Atomic force microscope based analysis of bound and bound+mobile phase monolayer behavior under mechanical and electrical stress

Abstract

One of the major problems with microelectromechanical systems (MEMS) is the stiction caused by capillary, van der Waals, electrostatic, and chemical forces. Self-assembled monolayers are extensively used to resolve this problem and they have been effective to a certain extent. It has been noted that the molecular weight, entanglement of molecules with asperities, time dependent interactions between asperities and monolayers, and surface migration play major roles in the failure of these coatings. In addition, tribological stressing and diffusion at increased temperature can also cause monolayers to fail. In this study, atomic force microscopy (AFM) and related techniques are used to analyze the behavior of bound monolayer films of 1-decanol and bound 1-decanol combined with a mobile phase (a pentaerythritol ester).
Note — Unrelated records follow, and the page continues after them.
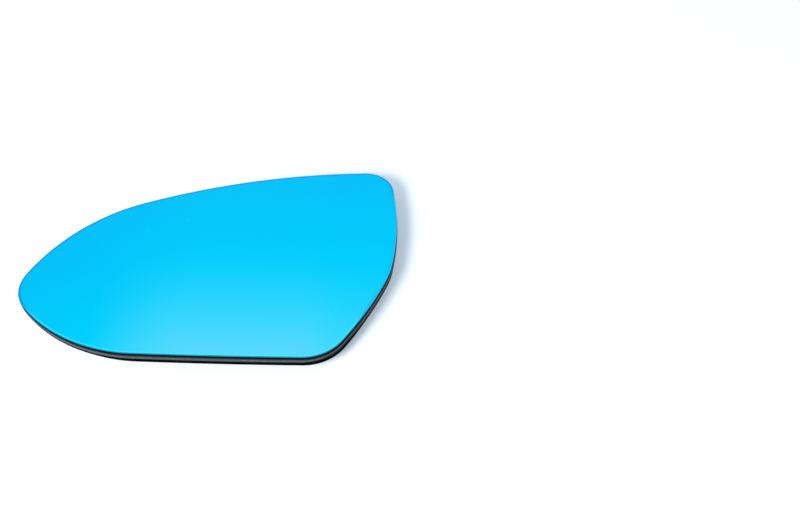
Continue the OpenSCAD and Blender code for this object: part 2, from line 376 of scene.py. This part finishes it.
def ground_seam(name, look, near_colour, share):
    """A line round the face: the given colour at the near side, which for the lit seam is a painted
    highlight, a dark painted shade at the far side, and faint at the inner end, where it fades into the coat
    with its painted reflection.
    """
    made, s = new_material(name)
    place = s.object_place()
    x = place.part("X")
    y = place.part("Y")
    grind = s.noise(place, 4200.0, 3.0, 0.6)
    coat = coat_with_painted_reflection(s, place, look)
    # The far side of every seam line gets the dark painted shade.
    near = s.step(0 - y, 24 * MM, 36 * MM)
    # At the inner end the painted line fades into the coat.
    faint = s.step(x, 62 * MM, 78 * MM) * (1 - s.step(y, 46 * MM, 58 * MM)) * (1 - near)
    lit = s.blend(grind * 0.3 + share, coat, colour(near_colour))
    line = s.blend(near, colour(look.painted_far_shade), lit)
    return finish_material(made, s, {
        "Base Color": s.blend(faint * 0.85, line, coat),
        "Metallic": 1.0,
        "Roughness": grind * 0.2 + 0.28,
        "Normal": s.bump(grind, 0.01 * MM, 0.3),
    })


def black_moulding(look):
    """Black plastic with the fine spark-eroded grain of its mould."""
    made, s = new_material("black_moulding")
    place = s.object_place()
    coarse = s.noise(place, 1500.0, 2.0, 0.6)
    fine = s.noise(place, 4200.0, 3.0, 0.7)
    cloud = s.noise(place, 60.0, 3.0, 0.5)
    return finish_material(made, s, {
        "Base Color": s.blend(s.step(fine, 0.45, 0.75), colour(look.plastic), colour(look.plastic, 1.9)),
        "Roughness": cloud * 0.10 + fine * 0.16 + 0.38,
        "Specular IOR Level": 0.4,
        "Normal": s.bump(coarse * 0.6 + fine * 0.4, 0.06 * MM, 0.85),
    })


def grained_painted_lit_band(look, radius):
    """The coarse grain of the band round the rim, painted lighter than the rest of the moulding where the
    wall faces the light, with painted glints on its raised grains; above and below the band it takes the
    painted shade of the foot.
    """
    made, s = new_material("grained_painted_lit_band")
    place = s.object_place()
    grain = s.noise(place, 900.0, 3.0, 0.65)
    fine = s.noise(place, 3200.0, 2.0, 0.6)
    patch = s.noise(place, 130.0, 3.0, 0.5)
    deep = s.depth(place, radius)
    # Above the band and below its foot the colour is the dark painted shade of the foot; the shaded part
    # reaches higher towards the heel.
    below = s.step(deep, look.band_top, look.band_top + 0.7 * MM)
    lower = deep + s.step(place.part("X"), 30 * MM, 62 * MM) * (0.8 * MM)
    above = 1 - s.step(lower, look.band_foot - 0.5 * MM, look.band_foot)
    # The lighter grey of the band is a painted lit face of the black moulding, varied at random.
    base = s.blend(s.step(patch, 0.30, 0.70) * 0.5, colour(look.band), colour(look.band, 0.62))
    # Painted glints where the raised grains catch the light.
    grained = s.blend(s.step(grain, 0.56, 0.72), base, colour(look.painted_grain_glint))
    return finish_material(made, s, {
        "Base Color": s.blend(below * above, colour(look.foot), grained),
        "Roughness": fine * 0.2 + 0.50,
        "Specular IOR Level": 0.3,
        "Normal": s.bump(grain * 0.7 + fine * 0.3, 0.08 * MM, 0.8),
    })


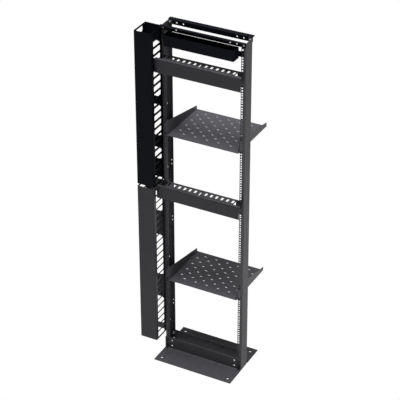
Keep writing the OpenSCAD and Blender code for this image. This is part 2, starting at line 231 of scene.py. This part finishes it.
# %% Button head with a hexagon socket
def button_head(radius, height, socket):
    steps = 24
    rim = radius * 0.62
    bm = bmesh.new()
    profile = [(radius * 0.97, 0), (radius, height * 0.18), (radius * 0.94, height * 0.5),
               (radius * 0.8, height * 0.82), (rim, height)]
    verts = [bm.verts.new((r, 0.0, h)) for r, h in profile]
    edges = [bm.edges.new(pair) for pair in zip(verts, verts[1:])]
    bmesh.ops.spin(bm, geom=verts + edges, cent=(0, 0, 0), axis=(0, 0, 1),
                   angle=math.tau, steps=steps, use_merge=True)
    bmesh.ops.remove_doubles(bm, verts=bm.verts, dist=1e-6)
    bmesh.ops.holes_fill(bm, edges=[e for e in bm.edges if e.is_boundary
                                    and e.verts[0].co.z < height * 0.1], sides=0)
    mouth = bmesh.ops.create_circle(bm, segments=6, radius=socket / math.sqrt(3))
    bmesh.ops.translate(bm, verts=mouth["verts"], vec=(0, 0, height))
    loops = [e for e in bm.edges if (e.is_boundary or e.is_wire)
             and min(v.co.z for v in e.verts) > height * 0.99]
    bmesh.ops.bridge_loops(bm, edges=loops)
    well = [e for e in bm.edges if e.is_boundary]
    grown = bmesh.ops.extrude_edge_only(bm, edges=well)
    deep = [v for v in grown["geom"] if isinstance(v, bmesh.types.BMVert)]
    bmesh.ops.translate(bm, verts=deep, vec=(0, 0, -height * 0.6))
    bmesh.ops.holes_fill(bm, edges=[e for e in bm.edges if e.is_boundary], sides=0)
    bmesh.ops.recalc_face_normals(bm, faces=bm.faces)
    return bm


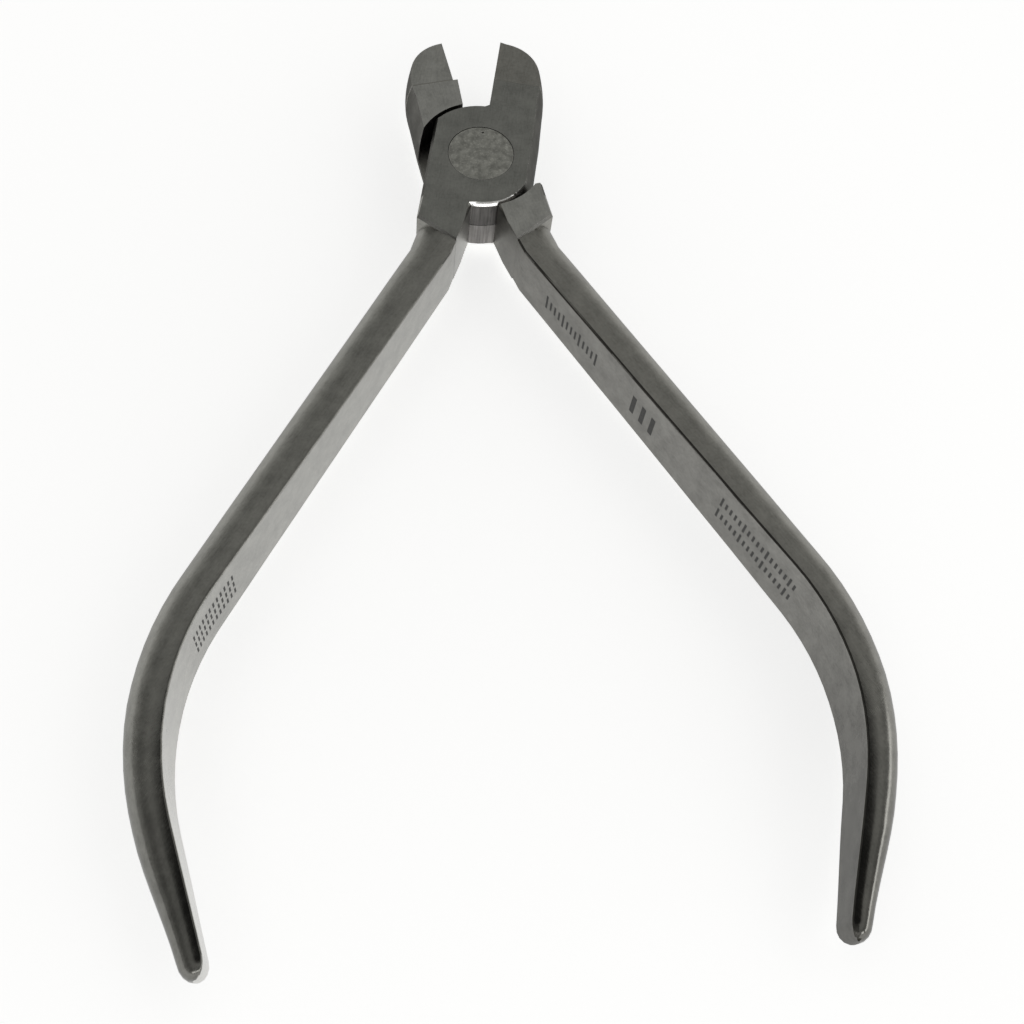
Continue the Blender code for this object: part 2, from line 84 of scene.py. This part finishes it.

Molecular reorientation and surface detachment under electrostatic force increase with increasing electric field between the AFM tip and the film. The AFM tip is used as a single asperity contact to study the atomic scale film failure dynamics of MEMS materials. The micronanotribology of both bound and bound/mobile systems show significant differences in tribochemistry and replenishing characteristics. Bound and mobile phase films exhibit desirable tribological characteristics that extend the reliable life of MEMS devices, which is demonstrated in real device tests.